Dan keempat, keadilan restoratif yaitu pemulihan bagi mereka yang telah dirugikan oleh dampak krisis iklim.
Penguatan gerakan climate litigation
Pengadilan mempunyai peran yang penting dalam mendorong climate litigation. Ada beberapa upaya yang bisa dilakukan oleh pengadilan, seperti judicial review, advisory opinion, putusan pemulihan lingkungan, dan pembatalan Keputusan Tata Usaha Negara (KTUN).
Dalam judicial review misalnya, Mahkamah Konstitusi di dalam Putusan Nomor 35/PUU-XXI/2023 tentang Pemanfaatan Pulau-Pulau Kecil dan Perairan di sekitarnya serta Larangan Penambangan Mineral pada Pemanfaatan Wilayah Pesisir dan Pulau-Pulau Kecil menegaskan lagi prinsip strong sustainability dalam paradigma pembangunan ekonomi di Indonesia.

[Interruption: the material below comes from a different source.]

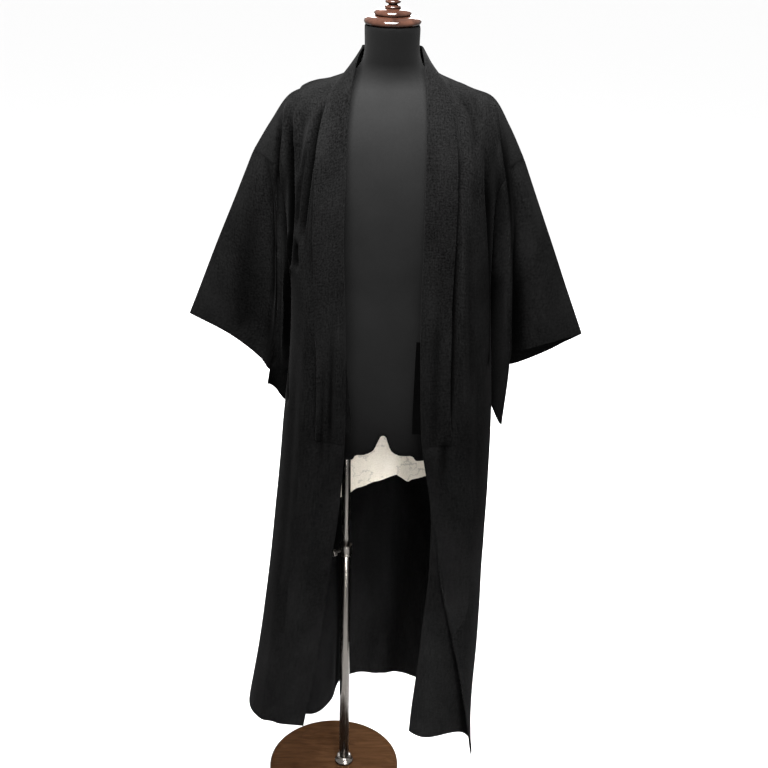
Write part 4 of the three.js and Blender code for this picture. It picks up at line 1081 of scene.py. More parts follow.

Penguatan masyarakat sipil
Masyarakat sipil harus selalu dilibatkan dalam mendorong keadilan iklim (climate justice). Gerakan masyarakat sipil yang dinamis, kritis, dan berdaya adalah syarat mutlak bagi keadilan iklim.
Oleh sebab itu, perlindungan hukum terhadap masyarakat sipil yang melakukan partisipasi publik harus diberikan melalui instrument hukum, seperti Anti-SLAPP yang bertujuan untuk melindungi aktivis lingkungan, peneliti, dan media dari kriminalisasi.